_Brief_
Go through the listing below and list every line with "each".

_Source material_
-=-=-
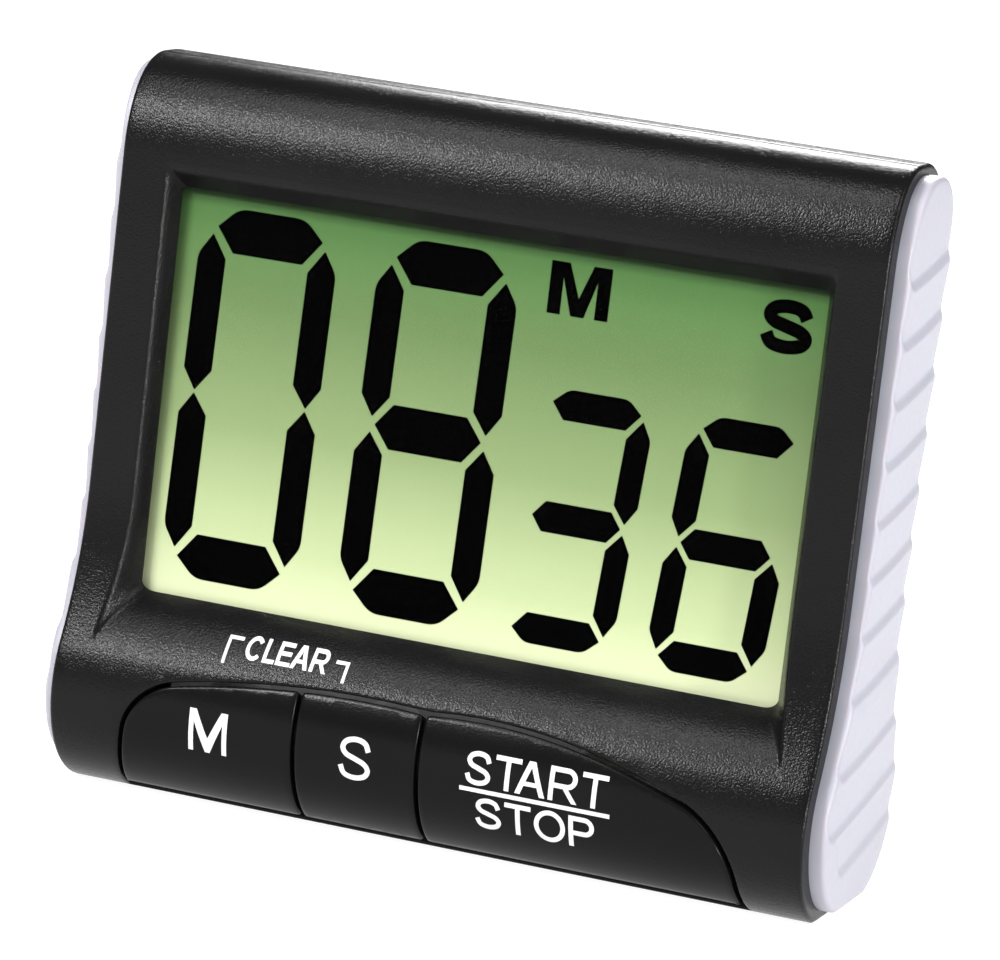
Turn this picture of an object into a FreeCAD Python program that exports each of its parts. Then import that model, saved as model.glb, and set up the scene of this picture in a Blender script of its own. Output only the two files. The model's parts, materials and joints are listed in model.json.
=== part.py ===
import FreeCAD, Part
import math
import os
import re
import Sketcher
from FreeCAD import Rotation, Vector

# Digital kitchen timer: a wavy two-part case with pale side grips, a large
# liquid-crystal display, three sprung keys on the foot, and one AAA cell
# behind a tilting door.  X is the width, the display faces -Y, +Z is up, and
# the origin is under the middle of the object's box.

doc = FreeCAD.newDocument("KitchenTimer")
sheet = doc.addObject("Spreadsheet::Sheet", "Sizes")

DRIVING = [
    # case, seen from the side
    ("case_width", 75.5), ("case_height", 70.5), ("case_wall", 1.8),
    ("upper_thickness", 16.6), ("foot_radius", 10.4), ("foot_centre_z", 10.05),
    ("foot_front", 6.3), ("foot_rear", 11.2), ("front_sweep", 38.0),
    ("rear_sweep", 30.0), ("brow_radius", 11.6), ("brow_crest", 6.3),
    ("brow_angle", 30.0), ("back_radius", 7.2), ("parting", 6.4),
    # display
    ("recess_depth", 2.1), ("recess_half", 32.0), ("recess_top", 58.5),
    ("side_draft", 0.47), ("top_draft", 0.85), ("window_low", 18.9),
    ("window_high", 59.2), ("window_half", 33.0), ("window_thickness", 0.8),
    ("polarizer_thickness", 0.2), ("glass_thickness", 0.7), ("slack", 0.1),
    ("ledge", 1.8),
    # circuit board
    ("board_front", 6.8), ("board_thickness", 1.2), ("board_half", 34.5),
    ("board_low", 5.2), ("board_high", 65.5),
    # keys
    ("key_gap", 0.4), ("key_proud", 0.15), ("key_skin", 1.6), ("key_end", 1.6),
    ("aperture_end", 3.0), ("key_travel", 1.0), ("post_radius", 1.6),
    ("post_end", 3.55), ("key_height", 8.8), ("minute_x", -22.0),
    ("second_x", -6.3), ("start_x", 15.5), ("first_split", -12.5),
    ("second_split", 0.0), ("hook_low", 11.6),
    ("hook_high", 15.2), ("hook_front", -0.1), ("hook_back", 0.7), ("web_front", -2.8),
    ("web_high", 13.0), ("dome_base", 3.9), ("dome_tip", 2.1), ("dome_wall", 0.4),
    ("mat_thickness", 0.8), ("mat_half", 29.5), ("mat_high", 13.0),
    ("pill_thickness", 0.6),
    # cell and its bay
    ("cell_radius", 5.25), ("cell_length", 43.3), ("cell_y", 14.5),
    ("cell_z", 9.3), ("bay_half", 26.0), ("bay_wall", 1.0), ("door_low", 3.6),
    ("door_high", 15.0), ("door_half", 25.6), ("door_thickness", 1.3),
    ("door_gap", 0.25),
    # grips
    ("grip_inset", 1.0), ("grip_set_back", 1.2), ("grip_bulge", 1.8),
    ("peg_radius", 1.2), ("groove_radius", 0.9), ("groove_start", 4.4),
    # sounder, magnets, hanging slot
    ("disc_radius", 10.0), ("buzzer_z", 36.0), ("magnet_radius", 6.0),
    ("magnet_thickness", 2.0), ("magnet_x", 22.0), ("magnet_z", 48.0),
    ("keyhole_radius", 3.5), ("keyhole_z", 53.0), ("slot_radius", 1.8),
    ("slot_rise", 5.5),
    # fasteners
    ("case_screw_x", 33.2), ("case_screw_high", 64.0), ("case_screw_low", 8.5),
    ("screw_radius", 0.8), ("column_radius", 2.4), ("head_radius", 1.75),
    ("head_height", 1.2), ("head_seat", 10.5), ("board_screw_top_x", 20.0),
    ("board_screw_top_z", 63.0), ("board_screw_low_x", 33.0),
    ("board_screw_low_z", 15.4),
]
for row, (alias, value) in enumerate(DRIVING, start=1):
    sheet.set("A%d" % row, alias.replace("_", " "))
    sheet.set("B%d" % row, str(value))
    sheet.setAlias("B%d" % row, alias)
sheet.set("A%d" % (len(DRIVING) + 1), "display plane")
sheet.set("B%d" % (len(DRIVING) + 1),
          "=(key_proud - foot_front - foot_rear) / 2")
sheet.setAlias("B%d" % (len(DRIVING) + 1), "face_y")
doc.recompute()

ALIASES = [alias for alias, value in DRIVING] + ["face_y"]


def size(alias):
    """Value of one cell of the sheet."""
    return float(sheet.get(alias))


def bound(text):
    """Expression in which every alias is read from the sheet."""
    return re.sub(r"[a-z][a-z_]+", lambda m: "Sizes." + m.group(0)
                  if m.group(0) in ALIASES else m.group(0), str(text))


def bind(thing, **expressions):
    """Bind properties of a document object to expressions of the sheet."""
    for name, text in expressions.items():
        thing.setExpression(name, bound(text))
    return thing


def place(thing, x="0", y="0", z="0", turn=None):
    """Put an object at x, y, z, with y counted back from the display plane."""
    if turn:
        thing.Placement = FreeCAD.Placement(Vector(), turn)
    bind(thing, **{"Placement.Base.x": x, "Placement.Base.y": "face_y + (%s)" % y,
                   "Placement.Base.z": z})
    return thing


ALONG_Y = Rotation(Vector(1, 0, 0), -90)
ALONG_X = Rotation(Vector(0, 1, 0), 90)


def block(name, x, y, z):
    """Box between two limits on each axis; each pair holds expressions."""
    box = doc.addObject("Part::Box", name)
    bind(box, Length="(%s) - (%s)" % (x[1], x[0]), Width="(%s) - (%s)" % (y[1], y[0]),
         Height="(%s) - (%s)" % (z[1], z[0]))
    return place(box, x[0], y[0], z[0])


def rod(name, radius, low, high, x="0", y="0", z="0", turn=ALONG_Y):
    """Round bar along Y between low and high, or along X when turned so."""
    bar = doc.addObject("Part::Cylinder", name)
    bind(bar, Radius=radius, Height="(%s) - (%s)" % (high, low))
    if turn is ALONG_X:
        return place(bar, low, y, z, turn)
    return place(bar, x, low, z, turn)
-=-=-
_Exercise solution_
Turn this picture of an object into a FreeCAD Python program that exports each of its parts. Then import that model, saved as model.glb, and set up the scene of this picture in a Blender script of its own. Output only the two files. The model's parts, materials and joints are listed in model.json.
    """Box between two limits on each axis; each pair holds expressions."""